4. Sustaining a conversation

Existing chatbot frameworks are not sophisticated enough to provide the workflow automation that Tact wanted to build into its platform, says Ganapathi. They don't have the flexibility to participate in the type of conversation that's natural for a human being, in two specific ways.

The first is the ability to maintain context through a threaded conversation. For example, a salesperson might ask for the address of a contact, and then say, "Book me a taxi there." Tact's agent understands that the word 'there' refers back to the address previously mentioned. Most chatbots would not retain that context, and would ask for the address again.

The second element is the ability to manage a dialog. For example, after finding someone on LinkedIn, Tact might then ask, 'Do you want to add them as a lead?' And afterwards, 'Do you want to set up an appointment?' This ability to follow common patterns of sales behavior, while maintaining context through a threaded conversation, is a crucial part of Tact's automation of workflow across multiple applications, such as LinkedIn, CRM and calendar. Ganapathi says:

The dialog management is immensely important to make this stuff happen ... A lot of our secret sauce is in that component.

5. Explaining why

One of the early obstacles Apttus encountered was trust. Sales people didn't like being given a suggestion when they couldn't see the reason why it was being made. But one of the limitations of deep learning is that, although it can recognize patterns, it can't explain how it did it.
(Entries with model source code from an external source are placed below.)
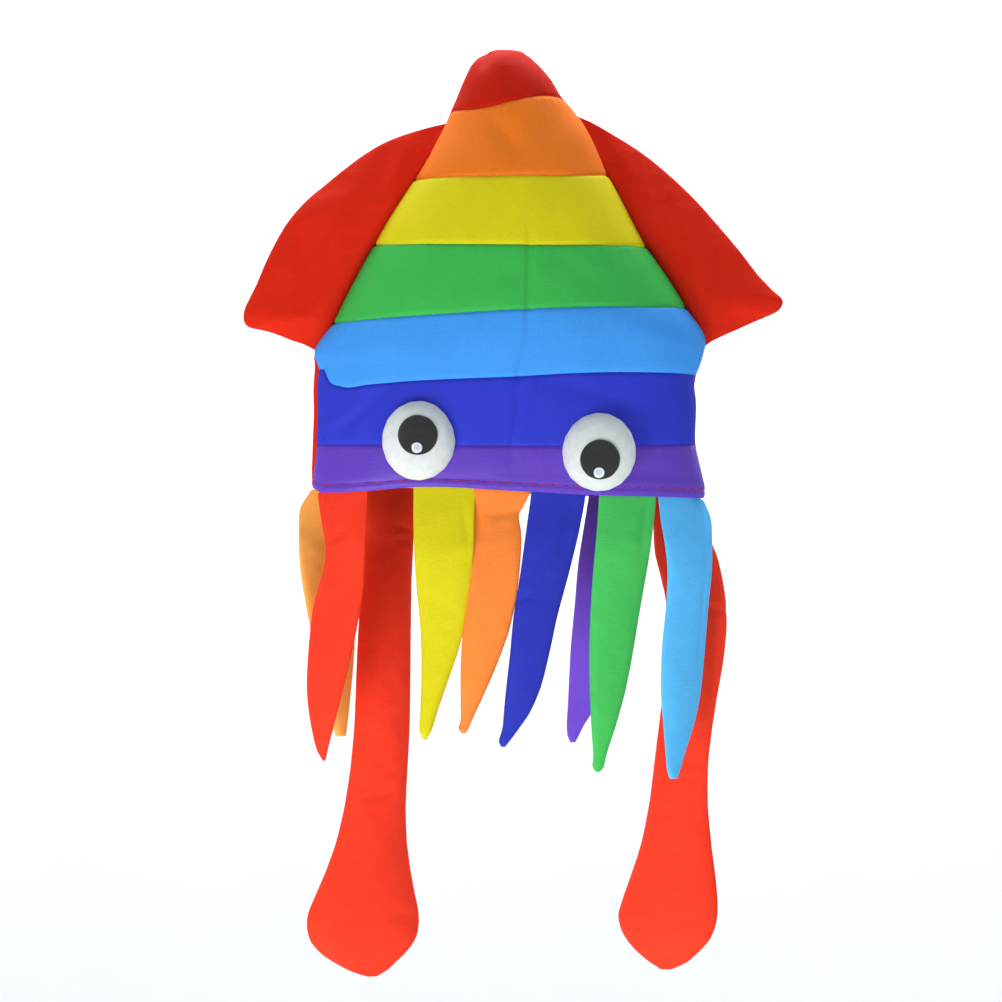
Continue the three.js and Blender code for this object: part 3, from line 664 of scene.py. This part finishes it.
def stuffed(piece, held, pressure, most, slack):
    """Fills a sewn cover by a cloth simulation. The held points stay, and none moves more than most."""
    mesh = piece.data
    start = np.empty(len(mesh.vertices) * 3)
    mesh.vertices.foreach_get("co", start)
    piece.vertex_groups.new(name="seam").add([int(v) for v in held], 1.0, "REPLACE")
    cloth = piece.modifiers.new("stuffing", "CLOTH")
    cloth.settings.vertex_group_mass = "seam"
    cloth.settings.quality = 5
    cloth.settings.mass = 0.25
    cloth.settings.tension_stiffness = 12
    cloth.settings.compression_stiffness = 12
    cloth.settings.shear_stiffness = 6
    cloth.settings.bending_stiffness = 3
    cloth.settings.shrink_min = -slack
    cloth.settings.use_pressure = True
    cloth.settings.uniform_pressure_force = pressure
    cloth.settings.effector_weights.gravity = 0
    cloth.collision_settings.use_collision = False
    cloth.collision_settings.use_self_collision = False
    for number in range(1, STUFFING_FRAMES + 1):
        bpy.context.scene.frame_set(number)
    shaped = piece.evaluated_get(bpy.context.evaluated_depsgraph_get())
    end = np.empty_like(start)
    shaped.data.vertices.foreach_get("co", end)
    bpy.context.scene.frame_set(1)
    move = (end - start).reshape(-1, 3)
    length = np.linalg.norm(move, axis=1, keepdims=True)
    move *= np.minimum(1, most / np.maximum(length, 1e-9))
    piece.modifiers.remove(cloth)
    mesh.vertices.foreach_set("co", (start.reshape(-1, 3) + move).ravel())
    mesh.update()


def subdivided(piece):
    """Smooths a piece's mesh by one subdivision."""
    smooth = piece.modifiers.new("smooth", "SUBSURF")
    smooth.levels = smooth.render_levels = 1
    shaped = piece.evaluated_get(bpy.context.evaluated_depsgraph_get())
    mesh = bpy.data.meshes.new_from_object(shaped)
    piece.modifiers.remove(smooth)
    piece.data = mesh
    mesh.polygons.foreach_set("use_smooth", np.ones(len(mesh.polygons), bool))


def joint_line(name):
    """A joint's place and axis."""
    joint = next(j for j in frame["joints"] if j["name"] == name)
    return Vector(joint["pos_m"]), Vector(joint["axis"]).normalized()


for side in ("left", "right"):
    flip = -1 if side == "left" else 1
    edge = smoothed(FIN_EDGES[side], FIN_ROWS)
    root_z = np.linspace(FIN_ROOT_LOW, FIN_ROOT_HIGH, FIN_ROWS)
    root_x = curve_at(LEFT_EDGE if side == "left" else RIGHT_EDGE, root_z)
    place, axis = joint_line(f"fin_{side}_seam")
    out = Vector((0, -1, 0)).cross(axis).normalized()
    if out.x * flip < 0:
        out = -out
    root = np.stack([root_x, root_z], -1) - FIN_TUCK * np.array([out.x, out.z])
    across = np.linspace(0, 1, FIN_COLUMNS)
    across = across + 0.06 * np.sin(2 * np.pi * across)
    flat = root[:, None, :] * (1 - across[None, :, None]) + edge[:, None, :] * across[None, :, None]
    row = np.linspace(0, 1, FIN_ROWS)[:, None]
    reach = np.linalg.norm(edge - root, axis=1)[:, None]
    full = np.sin(np.pi * np.clip(row, 0, 1)) ** 0.5 * np.clip(reach / 60, 0.1, 1)
    half = (FIN_ROOT_HALF * (1 - across) ** 2 * np.minimum(1, full * 3) + FIN_EDGE_HALF * 0.6
            + FIN_FULLNESS * full * np.sin(np.pi * across[None, :] ** 0.66) ** 0.75)
    half[:, -1] = 0
    half[:, 0] = np.minimum(half[:, 0], FIN_ROOT_HALF)
    centre = np.stack([flat[..., 0], 0 * flat[..., 0], flat[..., 1]], -1)
    centre[..., 1] += FIN_SWEEP * across[None, :] ** 1.3 * np.clip(reach / 60, 0, 1)
    front, back = centre.copy(), centre.copy()
    front[..., 1] -= half
    back[..., 1] += half
    front[:, 0, 1] = back[:, 0, 1] = 0
    # The fins take the red with painted shade.
    fin, size = pillow(f"fin_{side}_cover", front, back, knits["red"])
    ids = np.arange(FIN_ROWS * size).reshape(FIN_ROWS, size)
    held = set(ids[:, 0]) | set(ids[:, FIN_COLUMNS - 1]) | set(ids[0]) | set(ids[-1]) | set(ids[:, 1])
    stuffed(fin, held | set(ids[:, -1]), pressure=1.6, most=6 * MM, slack=0.004)
    subdivided(fin)
    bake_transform(fin)
    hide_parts(f"fin_{side}_front", f"fin_{side}_back", f"fin_{side}_filling")


# ---------------------------------------------------------------- eyes
# Each eye is a disc of white craft felt gathered over a ball of fibre and sewn to the front. The pupil
# is a black felt disc glued on it, and the highlight a small white disc glued on the pupil.
EYES = {
    # centre across and up, half width and half height, pupil's and highlight's offset, in millimetres
    "left": ((-62.6, 35.7), (24.8, 27.1), (0.5, 4.0), (0.1, -4.6)),
    "right": ((60.6, 28), (25.3, 26.7), (-0.3, -5.1), (-1.1, -14.0)),
}
EYE_PROUD = 15.0
EYE_TILT = 0.25         # the eyes look ahead, and hardly lean with the cloth they are sewn to
PUPIL_RADIUS = 13.6
HIGHLIGHT_RADIUS = 3.65
EYE_RINGS, EYE_SEGMENTS = 34, 120
DISC_SEGMENTS = 48
GLUED_RINGS = 6         # the highlight is pressed flat over this many of its rings


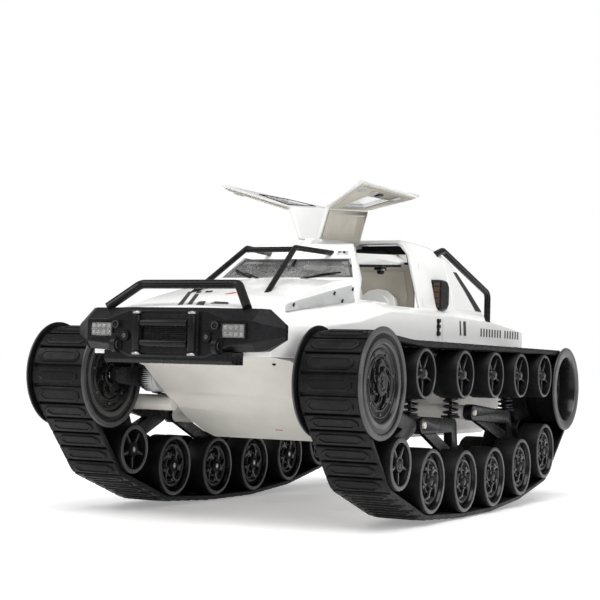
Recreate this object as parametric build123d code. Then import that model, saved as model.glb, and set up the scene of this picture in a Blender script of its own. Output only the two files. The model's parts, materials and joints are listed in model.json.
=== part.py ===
"""Tracked model vehicle: open-top body with gull-wing doors on a sprung, tracked hull.

Millimetres. +X is the front, +Y the vehicle's left, +Z up, and Z = 0 is the floor under the
tracks. Each sub-part is one STEP file named after its node.
"""
from build123d import *
import math
import os

# ---------------------------------------------------------------- driving dimensions
# tracks: every wheel is (x, z) of its axle
TRACK_MID_Y = 92.5            # middle of a track, from the vehicle's centre plane
TRACK_OUT_Y = 114.0           # outer face of the wheels
TRACK_IN_Y = 2 * TRACK_MID_Y - TRACK_OUT_Y
BELT_WIDTH = 38.0
BELT_GAP = 0.35               # running clearance between belt and wheels
BELT_CARCASS = 2.5
PAD_HEIGHT = 1.55
PAD_COUNT = 74
LUG_HEIGHT = 3.6

DRIVE_R, DRIVE_AXLE = 26.3, (161.0, 86.9)
REAR_R, REAR_AXLE = 25.2, (-184.0, 83.5)
FLANGE_LIP = 6.4              # how far the end wheels' flanges stand above their drums
ROLLER_R, ROLLER_Z = 15.65, 93.1
ROLLER_XS = (98.0, 32.0, -25.3, -78.0, -130.6)
GUIDE_R, GUIDE_AXLE = 15.8, (133.5, 39.8)
ROAD_R = 20.05
ROAD_AXLES = ((84.0, 27.3), (27.5, 24.45), (-26.5, 24.45), (-82.1, 28.6), (-134.8, 37.9))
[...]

The solution Apttus found was to send in another algorithm to find other examples that were similar to the suggested answer. The way I think about this is that it's effectively reverse engineering the rationale for the suggestion. The sales person can then see that these other examples provide a justification for the suggestion. Once they're able to validate it using those other examples, they're happy to follow the recommendation.

My take

It's still early days for AI, but by using AI in highly constrained B2B environments, enterprise applications may be the first to show real benefits from deploying the technology. Nevertheless, it's important not to underestimate the complexity of what we're asking it to achieve, and adjust expectations accordingly.